Казалось бы, все то же самое мог бы сказать и Симеон Эмесский, если бы вдруг из литературного персонажа превратился в теоретика юродства. Даже цитата из Послания к Коринфянам выбрана та, что предшествует знаменитым словам о «безумных Христа ради». Однако ни Симеон, ни Андрей не выступали с развернутыми апологиями — лишь Савва Новый одновременно и юродствует, и обосновывает свое поведение. Про Бернара же есть все основания полагать, что сам он на руках ходить не умел.
Позднее средневековье знало многих богословов, которые в пику схоластике поднимали на щит концепцию безумия как способа непосредственного контакта с Богом. Наиболее характерный пример — теологи, принадлежавшие к направлению devotio moderna (М. Экхарт, И. Таулер и др.). Иногда их действительно уподобляют юродивым[964], но вряд ли для этого есть основания. Умозрительная скандальность не обязательно связана с реальным дебошем. Философы вроде Фомы Кемпийского или Николая Кузанского (XV в.) заново возрождали в Европе интерес к учению апостола Павла о Божьей глупости. Результатом этого явилась и знаменитая «Похвала глупости» Эразма Роттердамского[965]. Но к юродству все это не имело никакого отношения. Также нельзя считать юродивым и французского иезуита XVII в. Ж. — Ж. Сурэна, хотя его именуют так некоторые исследователи[966] — слишком много в нем было как подлинного безумия, так и подлинного самобичевания.

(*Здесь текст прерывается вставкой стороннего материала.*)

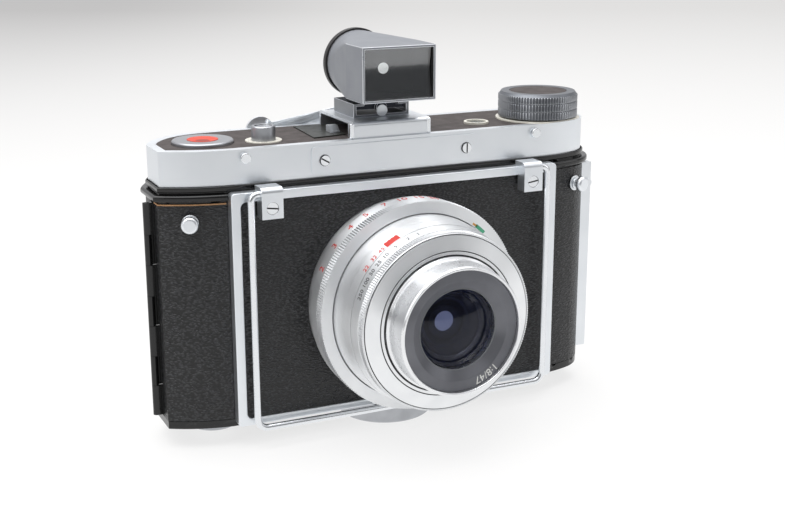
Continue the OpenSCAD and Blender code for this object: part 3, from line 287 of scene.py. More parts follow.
partFinish = {
    "blackEnamel": ["body_casting", "bottom_cover", "front_panel", "back_door", "hinge_body_leaf",
                    "hinge_door_leaf"],
    "embossedLeather": ["leather_panels", "door_leather"],
    "mattBlack": ["light_box", "pressure_plate"],
    "satinChrome": ["top_cover", "front_frame", "name_plate", "shoe_platform", "latch_bar", "strap_studs",
                    "wire_brackets", "release_slide", "sight_arm"],
    "brightChrome": ["case_screws", "catch_pins"],
    "drawnWire": ["wire_frame"],
    "wornChrome": ["winding_knob", "dial_ring", "release_button", "sight_pivot", "tripod_disc",
                   "spool_stud_left", "spool_stud_right"],
    "shoeSteel": ["shoe_channel"],
    "plainSteel": ["film_roller_left", "film_roller_right", "winding_shaft", "pressure_springs"],
    "bluedSteel": ["shutter_blades", "iris_blades", "finder_foot"],
    "blackAnodised": ["lens_ring"],
    "blackLacquer": ["finder_eyepiece"],
    "mouldedPlastic": ["take_up_spool"],
    "greyLacquer": ["finder_body"],
    "topVinyl": ["top_inlay", "knob_inlay"],
    "slidePaint": ["slide_plate"],
    "creamEnamel": ["top_rings", "counter_disc"],
    "redEnamel": ["dial_centre"],
    "turnedAlloy": ["lens_base", "focus_ring", "shutter_housing", "speed_ring", "aperture_ring", "face_plate",
                    "cocking_lever"],
    "turnedBright": ["lens_barrel"],
    "coatedLensGlass": ["front_lens", "rear_lens"],
    "windowGlass": ["finder_glass", "finder_eye_lens", "counter_glass"],
}
finishOf = {part: finish for finish, parts in partFinish.items() for part in parts}
for part, finish in finishOf.items():
    nodes[part].data.materials.clear()
    nodes[part].data.materials.append(finishes[finish])
print("parts without a finish:", sorted(set(nodes) - set(finishOf)))


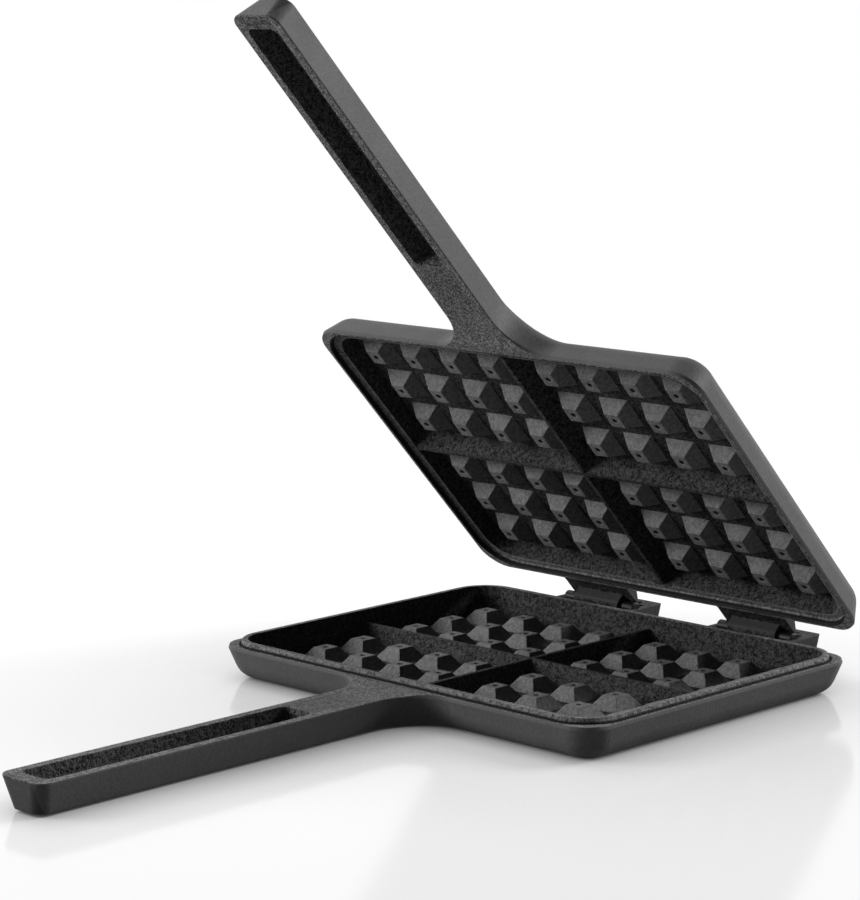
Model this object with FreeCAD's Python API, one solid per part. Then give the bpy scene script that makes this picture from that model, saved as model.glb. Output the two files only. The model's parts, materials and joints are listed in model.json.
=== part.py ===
import FreeCAD, Part
import math
import os

# Stovetop waffle iron: two cast-iron halves on a lift-off hinge, shown partly open.
# Units are millimetres. +X runs along the hinge line, +Y points from the handles to the
# hinge, +Z is up. The origin is the centre of the flat face that the lower half rests on.

V = FreeCAD.Vector
UP = V(0, 0, 1)
ACROSS = V(1, 0, 0)

# Plates, the same outline on both halves
plate_length = 197.0
plate_width = 151.0
plate_depth = 13.5
plate_corner_radius = 11.0
wall_draft_deg = 17.0
base_edge_radius = 9.0
rim_edge_width = 0.7
rim_edge_height = 1.3

# Handles, cast on
handle_width = 24.0
handle_reach = 172.0
handle_root_radius = 17.0
handle_face_drop = 0.8
handle_ramp_margin = 1.5
handle_face_ramp = 6.0
handle_rise = 1.2
handle_rise_ramp = 22.0
handle_base_radius = 2.6
handle_end_corner_radius = 5.0
handle_end_draft_deg = 10.0

# Long pocket in the mating face of each handle
pocket_width = 15.6
pocket_end_margin = 6.5
pocket_root_margin = 45.5
pocket_depth = 8.4
pocket_draft_deg = 9.0
pocket_corner_radius = 3.4

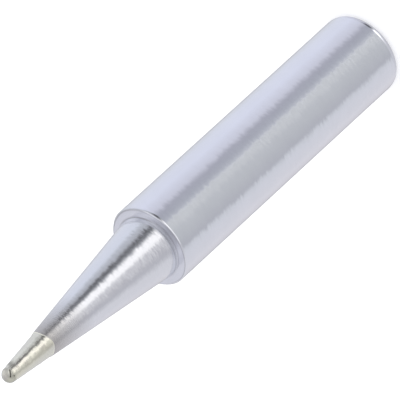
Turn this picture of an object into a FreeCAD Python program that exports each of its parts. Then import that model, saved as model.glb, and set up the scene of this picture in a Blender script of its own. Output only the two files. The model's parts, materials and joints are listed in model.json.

Католическое средневековье, вплотную подойдя к парадигме юродства, тем не менее не создало ее в тех параметрах, в которых это удалось средневековью византийскому. Как правильно заметил Жан–Мари Фритц, «дурак Божий так никогда и не сумел акклиматизироваться под небом Запада: тот его не принял» (le fou de Dieu n’a jamais pu s’acclimater sous le ciel de l’Occident: il n’a pas ete accepte)[967].
Для настоящего юродивого европейский святой, с одной стороны, чересчур психологичен, а с другой — слишком социален.